News of their return has brought new demands for action to prevent the homeless from living in the woods, where many abuse alcohol and drugs, angering area residents.
"It won't be tolerated - these tents won't be allowed," said Gary Blazis, president of the Barnstable Town Council. "I will make sure the police are aware it's happening. I will inform the human resources people that they need to address the situation. This is an inhumane thing."
What's inhumane, say Nancy and Tom, are the ever-rising rents and the scarcity of shelter space. Others, such as Jim, a 56-year-old Vietnam veteran who has lived on the Cape for two decades and has been homeless for four years, also complain about the cost of living.
"Where else would I go?" asked Jim, while eating lunch at the Salvation Army here this week. "Rents are ridiculous now. I have only the woods left."
About 1,200 homeless people live on the Cape, most of them in special shelters for families. At least 120 live outdoors, according to a survey this year by the Community Action Committee of Cape Cod & the Islands.

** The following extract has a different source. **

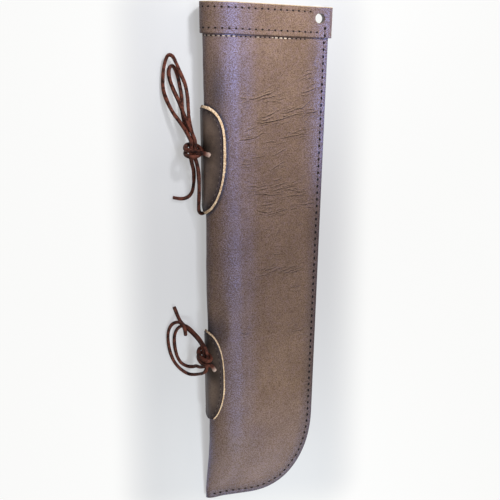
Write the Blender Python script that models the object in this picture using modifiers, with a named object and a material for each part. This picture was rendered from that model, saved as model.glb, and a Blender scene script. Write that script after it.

There is only one emergency adult shelter on the Cape - with room for only 50 people a night. And even those beds may be gone by the end of this year. A 20 percent state budget cut this year has forced officials at the privately run NOAH Center - for No Other Available Housing - to consider closing.
"What the police did was like a vigilante action," said Cheryl Bartlett, executive director of the Community Action group and a member of the committee on homelessness appointed by the Town Council. "I don't believe it got us what we needed - which was security and safety for the neighborhood. Now the problem is more concerning. Before, at least, we knew where they were."
Some social workers aren't as worried, and they applauded the police action last month.
"The fact that they're deeper in the woods, in a place where people aren't near them, means the risk to other people has been reduced," said Rick Brigham, director of The NOAH Center, which bars anyone from entering who has been drinking or doing drugs. "That's a benefit."
Still, he and others believe the ultimate solution is creating more shelter, including places where addicts can spend the night indoors. In coming months, Brigham said, he believes the town will agree to provide such a space.
The town is considering leasing a building that by the end of next month may provide temporary shelter to as many as 20 people a night, according to Joellen Daley, assistant town manager of Barnstable. The goal, she and others insist, is to ensure that no one has to live in the woods, especially as winter approaches.
"We're working to address the issue - with both long-term and short-term solutions," Daley said.
Tom and Nancy are just hoping the rain holds off until they can afford a place to live.
Tom, a former building contractor who says he has an associate degree in engineering from the Wentworth Institute of Technology, has been homeless for more than a year now, the result of health problems and his inability to cover his rent, he says. Nancy, a longtime waitress who says she graduated with a bachelor's degree in nursing from Curry College, became homeless in March because a job fell through.
The two met at the Salvation Army six months ago and have been living together in the woods ever since.
To avoid being caught, they leave the site early in the morning, when geese and airplanes wake them, and sneak back late at night, with flashlights or homemade candles, and fall asleep to the sound of crickets. And despite their shabby abode, decorated with a framed poster, a small Tasmanian devil doll, and all their possessions hung from branches - a bikini, fins and a snorkel, gloves, and an old suitcase - they haven't lost their sense of humor.
"Look at these shrubs - you'll never guess what we paid for them," said Nancy with a wink as she swatted away a bee. "This is our home," she added. "Isn't this nice and homey."